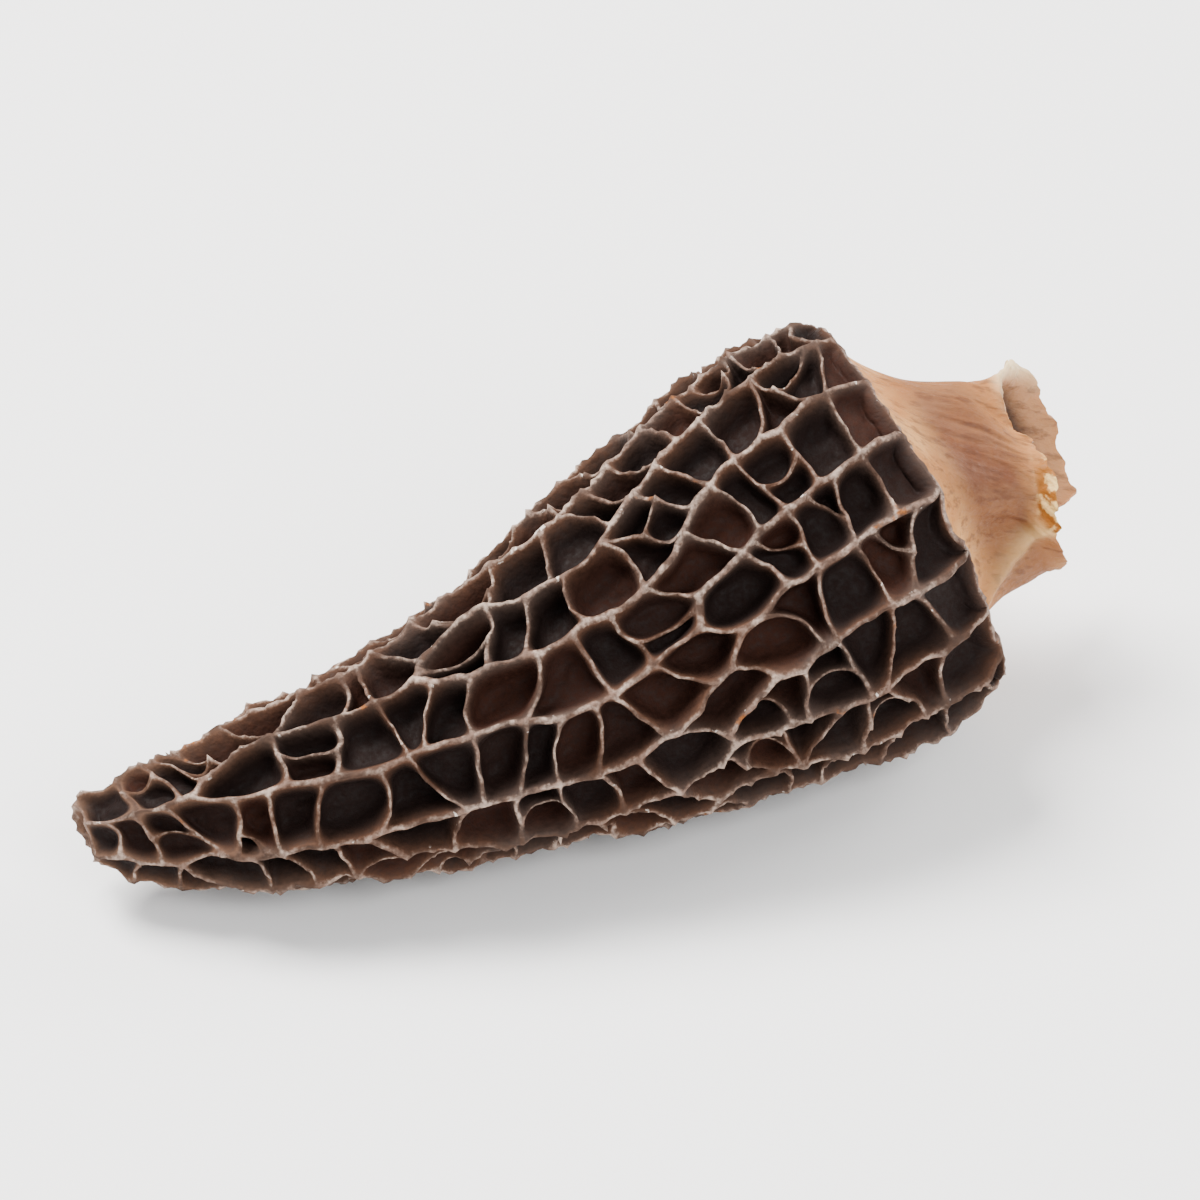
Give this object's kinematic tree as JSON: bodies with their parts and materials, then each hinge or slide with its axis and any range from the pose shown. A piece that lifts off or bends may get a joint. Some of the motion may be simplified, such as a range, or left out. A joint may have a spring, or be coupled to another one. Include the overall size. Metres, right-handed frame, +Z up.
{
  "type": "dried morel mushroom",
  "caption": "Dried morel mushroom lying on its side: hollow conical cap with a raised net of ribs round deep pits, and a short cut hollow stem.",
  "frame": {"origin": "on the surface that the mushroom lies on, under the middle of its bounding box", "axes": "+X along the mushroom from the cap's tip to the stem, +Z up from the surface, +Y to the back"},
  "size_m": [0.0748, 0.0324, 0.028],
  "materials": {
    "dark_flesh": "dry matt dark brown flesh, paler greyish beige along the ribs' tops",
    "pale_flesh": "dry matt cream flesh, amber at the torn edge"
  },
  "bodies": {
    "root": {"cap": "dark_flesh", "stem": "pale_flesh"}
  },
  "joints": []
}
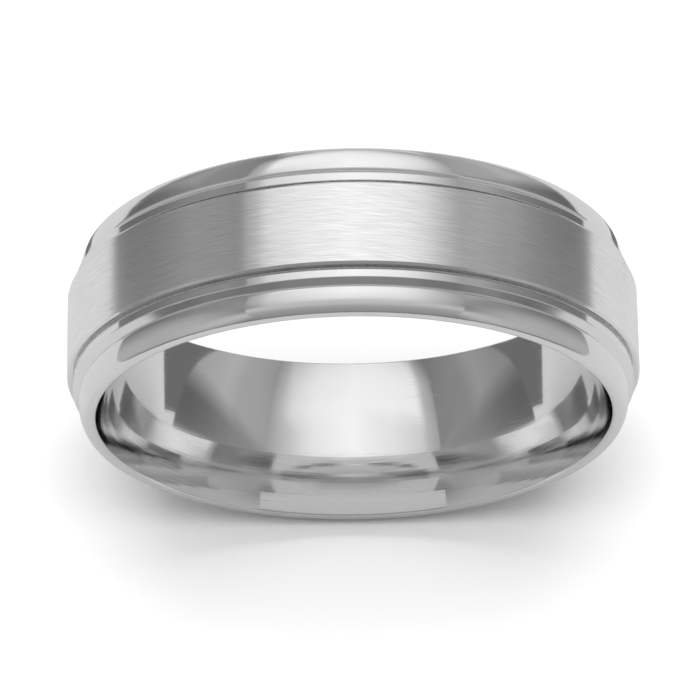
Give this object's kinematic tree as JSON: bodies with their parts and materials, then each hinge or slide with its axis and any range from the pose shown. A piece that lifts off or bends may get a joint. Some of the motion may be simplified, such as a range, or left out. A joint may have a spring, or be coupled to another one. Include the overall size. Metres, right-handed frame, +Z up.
───
**YOUR TASK**
The entries above must be returned exactly.

**TASK ANSWER**
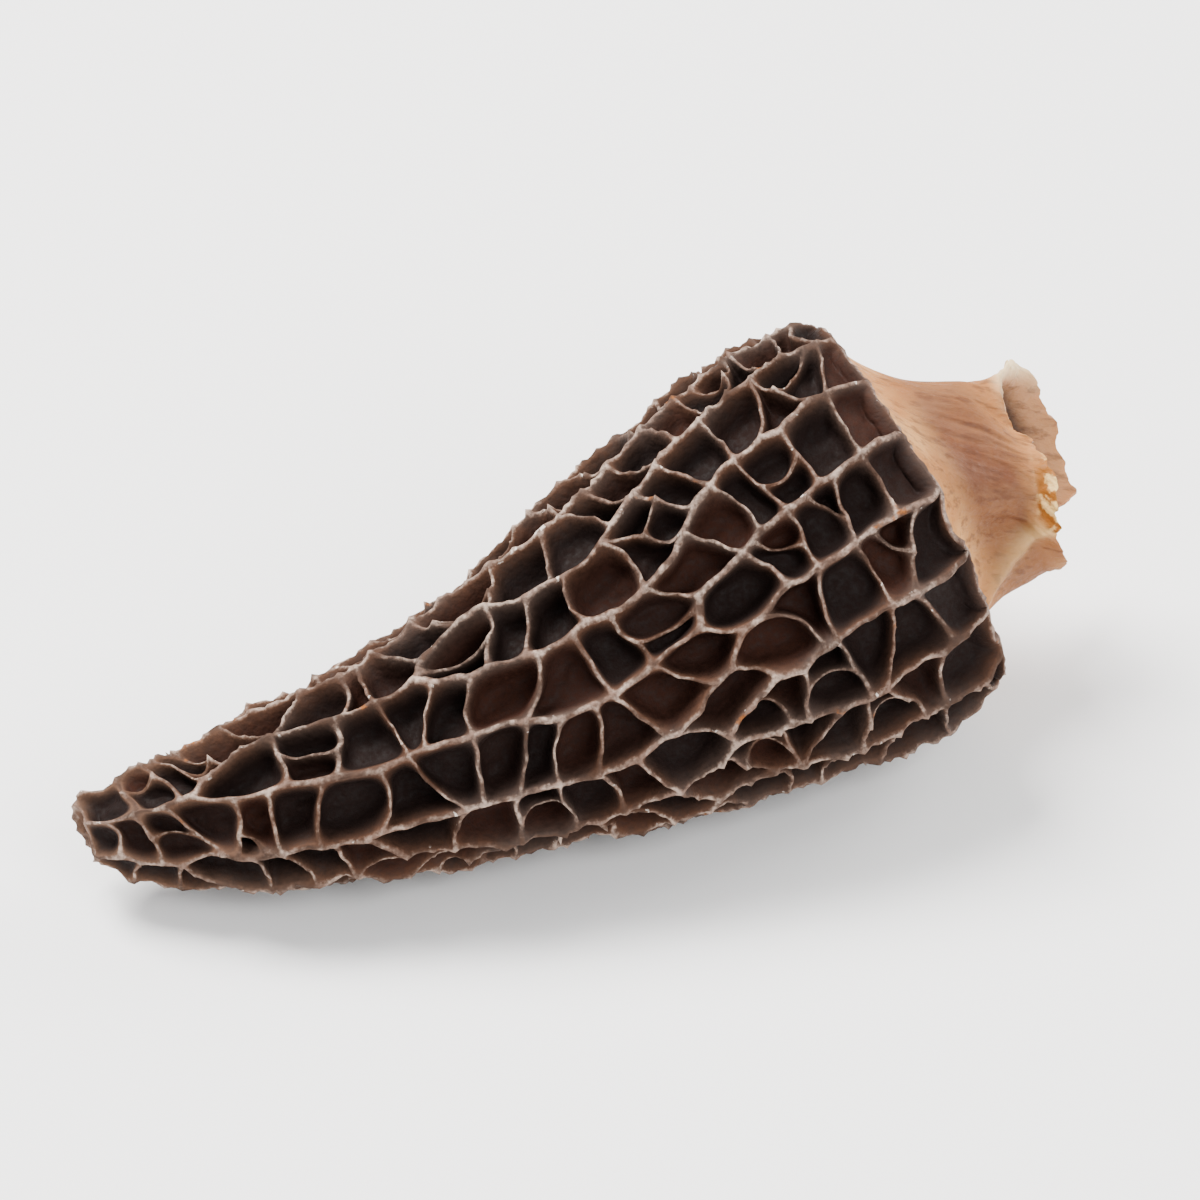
Give this object's kinematic tree as JSON: bodies with their parts and materials, then each hinge or slide with its axis and any range from the pose shown. A piece that lifts off or bends may get a joint. Some of the motion may be simplified, such as a range, or left out. A joint may have a spring, or be coupled to another one. Include the overall size. Metres, right-handed frame, +Z up.
{
  "type": "dried morel mushroom",
  "caption": "Dried morel mushroom lying on its side: hollow conical cap with a raised net of ribs round deep pits, and a short cut hollow stem.",
  "frame": {"origin": "on the surface that the mushroom lies on, under the middle of its bounding box", "axes": "+X along the mushroom from the cap's tip to the stem, +Z up from the surface, +Y to the back"},
  "size_m": [0.0748, 0.0324, 0.028],
  "materials": {
    "dark_flesh": "dry matt dark brown flesh, paler greyish beige along the ribs' tops",
    "pale_flesh": "dry matt cream flesh, amber at the torn edge"
  },
  "bodies": {
    "root": {"cap": "dark_flesh", "stem": "pale_flesh"}
  },
  "joints": []
}
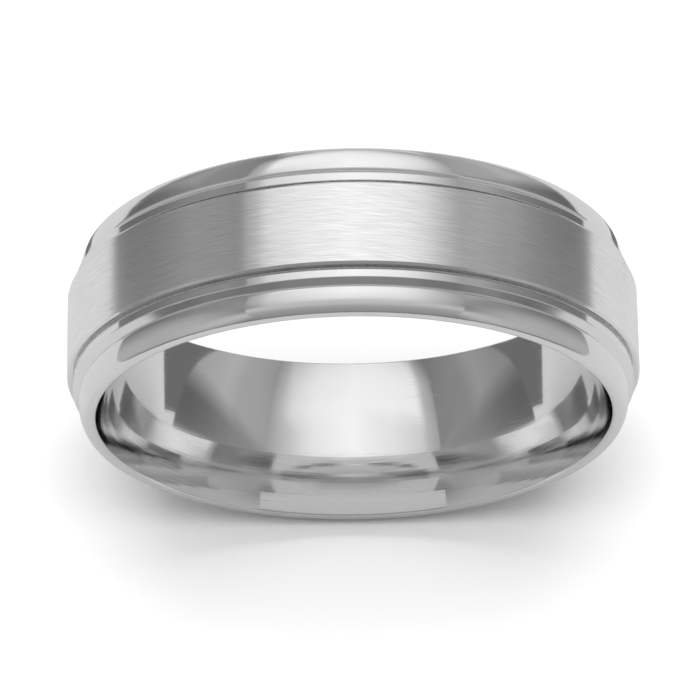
Give this object's kinematic tree as JSON: bodies with their parts and materials, then each hinge or slide with its axis and any range from the pose shown. A piece that lifts off or bends may get a joint. Some of the motion may be simplified, such as a range, or left out. A joint may have a spring, or be coupled to another one. Include the overall size. Metres, right-handed frame, +Z up.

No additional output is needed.